> **Instructions to follow**:
Which lines below hold the word "that"? Report each one.

[Stored data]
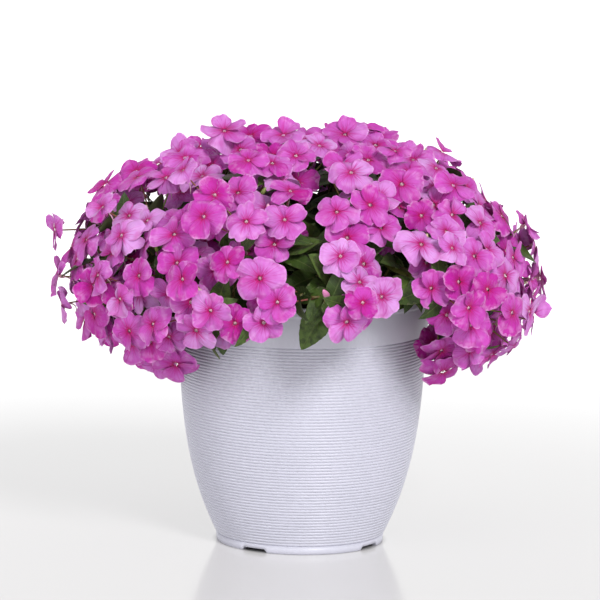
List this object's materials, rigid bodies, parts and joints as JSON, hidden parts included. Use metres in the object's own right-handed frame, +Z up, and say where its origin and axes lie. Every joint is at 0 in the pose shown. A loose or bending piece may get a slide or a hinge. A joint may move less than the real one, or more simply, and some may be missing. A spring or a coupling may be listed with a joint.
{
  "type": "potted busy lizzie",
  "caption": "Busy lizzie in full bloom: a mound of magenta-pink five-petalled flowers over dark green leaves, spilling over the rim of a finely ribbed pale grey plastic pot.",
  "frame": {"origin": "centre of the pot's base, in the plane it stands on", "axes": "+Z up along the pot's axis, -Y towards the front of the picture's view, +X to the right"},
  "size_m": [0.4915, 0.4808, 0.423],
  "materials": {
    "pot": "satin",
    "soil": "matte",
    "leaves": "satin",
    "petals": "matte"
  },
  "bodies": {
    "root": {"bloom_bunch_01": "petals", "bloom_bunch_02": "petals", "bloom_bunch_03": "petals", "bloom_bunch_04": "petals", "bloom_bunch_05": "petals", "bloom_bunch_06": "petals", "bloom_bunch_07": "petals", "bloom_bunch_08": "petals", "bloom_bunch_09": "petals", "bloom_bunch_10": "petals", "bloom_bunch_11": "petals", "bloom_bunch_12": "petals", "bloom_bunch_13": "petals", "bloom_bunch_14": "petals", "bloom_bunch_15": "petals", "bloom_bunch_16": "petals", "bloom_bunch_17": "petals", "bloom_bunch_18": "petals", "bloom_bunch_19": "petals", "bloom_bunch_20": "petals", "bloom_bunch_21": "petals", "bloom_bunch_22": "petals", "bloom_bunch_23": "petals", "bloom_bunch_24": "petals", "bloom_bunch_25": "petals", "bloom_bunch_26": "petals", "bloom_bunch_27": "petals", "bloom_bunch_28": "petals", "bloom_bunch_29": "petals", "bloom_bunch_30": "petals", "bloom_bunch_31": "petals", "bloom_bunch_32": "petals", "bloom_bunch_33": "petals", "bloom_bunch_34": "petals", "bloom_bunch_35": "petals", "leafy_stems_1": "leaves", "leafy_stems_2": "leaves", "leafy_stems_3": "leaves", "leafy_stems_4": "leaves", "leafy_stems_5": "leaves", "leafy_stems_6": "leaves", "leafy_stems_7": "leaves", "pot": "pot", "soil": "soil"}
  },
  "joints": []
}
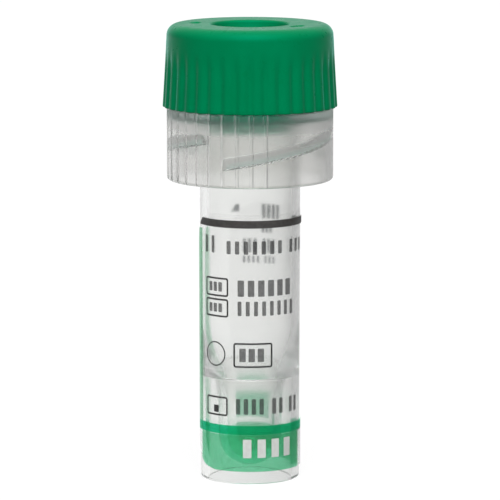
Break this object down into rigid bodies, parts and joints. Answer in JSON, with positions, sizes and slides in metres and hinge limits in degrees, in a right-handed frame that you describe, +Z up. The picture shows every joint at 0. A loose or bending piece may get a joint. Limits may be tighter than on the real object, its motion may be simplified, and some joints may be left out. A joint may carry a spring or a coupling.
{
  "type": "capillary blood collection tube",
  "caption": "Small clear tube with a round cup inside an open foot, a collar with an inner thread, a ribbed push-on cap with a hollow plug, and a clear wrap label.",
  "frame": {"origin": "middle of the ring that the tube stands on", "axes": "+Z up along the tube, -Y towards the printed front of the label, +X to its right"},
  "size_m": [0.0168, 0.0168, 0.044],
  "materials": {
    "tube_plastic": "clear moulded polypropylene, polished, slightly milky",
    "cap_plastic": "green moulded polyethylene, satin sheen",
    "label_film": "clear printed film with a green band and dark grey print"
  },
  "bodies": {
    "tube_body": {"tube": "tube_plastic", "label": "label_film"},
    "cap_body": {"cap": "cap_plastic"}
  },
  "joints": [
    {"name": "cap_lift", "type": "slide", "parent": "tube_body", "child": "cap_body", "axis": [0, 0, 1], "range_m": [0, 0.012]}
  ]
}
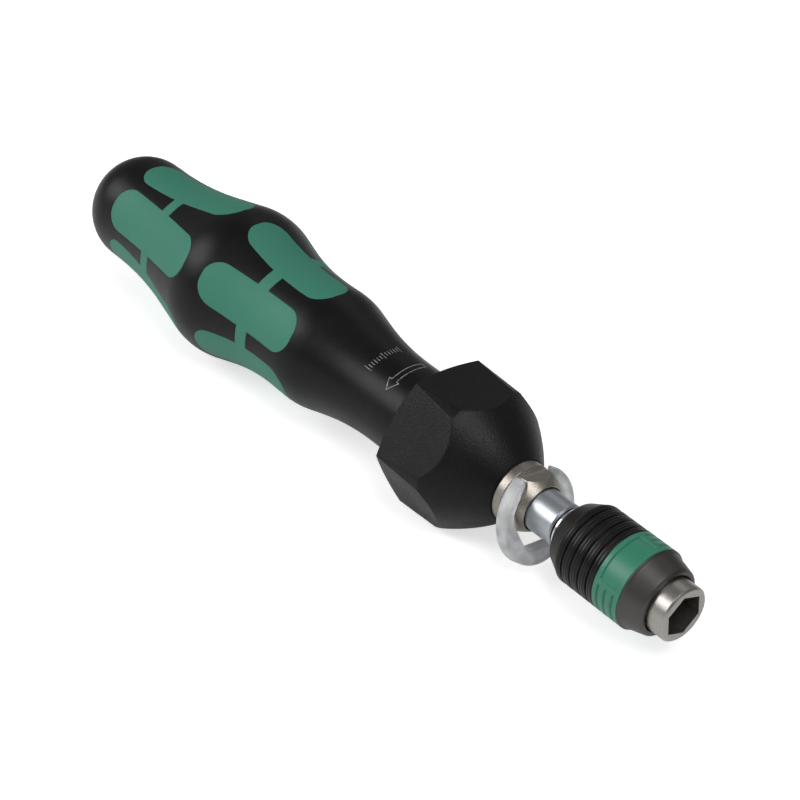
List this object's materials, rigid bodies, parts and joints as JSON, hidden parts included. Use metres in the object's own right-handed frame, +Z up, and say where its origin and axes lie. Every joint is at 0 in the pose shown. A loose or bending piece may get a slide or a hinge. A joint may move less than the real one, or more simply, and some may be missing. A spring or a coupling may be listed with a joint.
{
  "type": "torque screwdriver",
  "caption": "Adjustable torque screwdriver with a waisted two-tone grip, hexagonal nose, adjusting nut with a clear lock clip, and a quick-release hex bit chuck.",
  "frame": {"origin": "centre of the bit socket's mouth, on the tool's axis", "axes": "X runs along the tool's axis, out of the bit socket; Z is up as the tool lies on a flat of its nose; Y completes the right-handed frame"},
  "size_m": [0.1681, 0.032, 0.032],
  "materials": {
    "handle_black": "satin moulded plastic",
    "grip_green": "soft matte inlay",
    "nose_black": "grained black coating",
    "nut_nickel": "brushed nickel",
    "clip_clear": "clear plastic",
    "spindle_chrome": "satin chrome",
    "bushing_steel": "turned and polished steel",
    "sleeve_grey": "dark grey coating",
    "marker_green": "semi-matte green",
    "grip_sleeve_black": "semi-gloss black",
    "collar_black": "semi-gloss black",
    "inner_steel": "plain machined steel",
    "spring_steel": "drawn spring wire",
    "ball_steel": "hardened balls",
    "cage_brass": "plain brass"
  },
  "bodies": {
    "handle": {"handle_core": "handle_black", "grip_inlay_rear": "grip_green", "grip_inlay_front": "grip_green", "nose_housing": "nose_black", "clutch_tube": "inner_steel", "main_spring": "spring_steel", "thrust_balls": "ball_steel", "thrust_cage": "cage_brass", "thrust_washer": "inner_steel", "rear_plug": "inner_steel"},
    "spindle": {"drive_spindle": "spindle_chrome", "spindle_circlip": "spring_steel", "chuck_body": "bushing_steel", "stop_ring": "spring_steel", "sleeve_spring": "spring_steel", "ejector_spring": "spring_steel"},
    "cam": {"cam_disc": "inner_steel", "clutch_balls": "ball_steel"},
    "seat": {"spring_seat": "inner_steel"},
    "nut": {"adjusting_nut": "nut_nickel", "lock_clip": "clip_clear"},
    "release_sleeve": {"release_sleeve": "sleeve_grey", "rear_collar": "collar_black"},
    "grip_sleeve": {"grip_sleeve": "grip_sleeve_black", "marker_ring": "marker_green"},
    "lock_ball_left": {"lock_ball_left": "ball_steel"},
    "lock_ball_right": {"lock_ball_right": "ball_steel"},
    "ejector": {"ejector_pin": "inner_steel"}
  },
  "joints": [
    {"name": "spindle_turn", "type": "hinge", "parent": "handle", "child": "spindle", "pos_m": [0, 0, 0], "axis": [1, 0, 0], "continuous": true},
    {"name": "cam_lift", "type": "slide", "parent": "handle", "child": "cam", "axis": [1, 0, 0], "range_m": [0, 0.00045], "stiffness_N_per_m": 8000, "springref_m": -0.004},
    {"name": "seat_travel", "type": "slide", "parent": "handle", "child": "seat", "axis": [-1, 0, 0], "range_m": [0, 0.0015], "deforming": ["main_spring"]},
    {"name": "nut_turn", "type": "hinge", "parent": "seat", "child": "nut", "pos_m": [-0.045, 0, 0], "axis": [-1, 0, 0], "range_deg": [0, 720]},
    {"name": "sleeve_slide", "type": "slide", "parent": "spindle", "child": "release_sleeve", "axis": [1, 0, 0], "range_m": [0, 0.0025], "stiffness_N_per_m": 1500, "springref_m": -0.004, "deforming": ["sleeve_spring"]},
    {"name": "grip_turn", "type": "hinge", "parent": "release_sleeve", "child": "grip_sleeve", "pos_m": [-0.015, 0, 0], "axis": [1, 0, 0], "continuous": true},
    {"name": "lock_ball_left_slide", "type": "slide", "parent": "spindle", "child": "lock_ball_left", "axis": [0, 0.9751, 0.2215], "range_m": [0, 0.00055]},
    {"name": "lock_ball_right_slide", "type": "slide", "parent": "spindle", "child": "lock_ball_right", "axis": [0, -0.9751, -0.2215], "range_m": [0, 0.00055]},
    {"name": "ejector_slide", "type": "slide", "parent": "spindle", "child": "ejector", "axis": [-1, 0, 0], "range_m": [0, 0.003], "stiffness_N_per_m": 400, "springref_m": -0.003, "deforming": ["ejector_spring"]}
  ],
  "couplings": [
    {"joint": "seat_travel", "follows": "nut_turn", "m_per_rad": 0.00011937},
    {"joint": "lock_ball_left_slide", "follows": "sleeve_slide", "ratio": 0.22},
    {"joint": "lock_ball_right_slide", "follows": "sleeve_slide", "ratio": 0.22}
  ]
}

> **The answer**:
Break this object down into rigid bodies, parts and joints. Answer in JSON, with positions, sizes and slides in metres and hinge limits in degrees, in a right-handed frame that you describe, +Z up. The picture shows every joint at 0. A loose or bending piece may get a joint. Limits may be tighter than on the real object, its motion may be simplified, and some joints may be left out. A joint may carry a spring or a coupling.
  "frame": {"origin": "middle of the ring that the tube stands on", "axes": "+Z up along the tube, -Y towards the printed front of the label, +X to its right"},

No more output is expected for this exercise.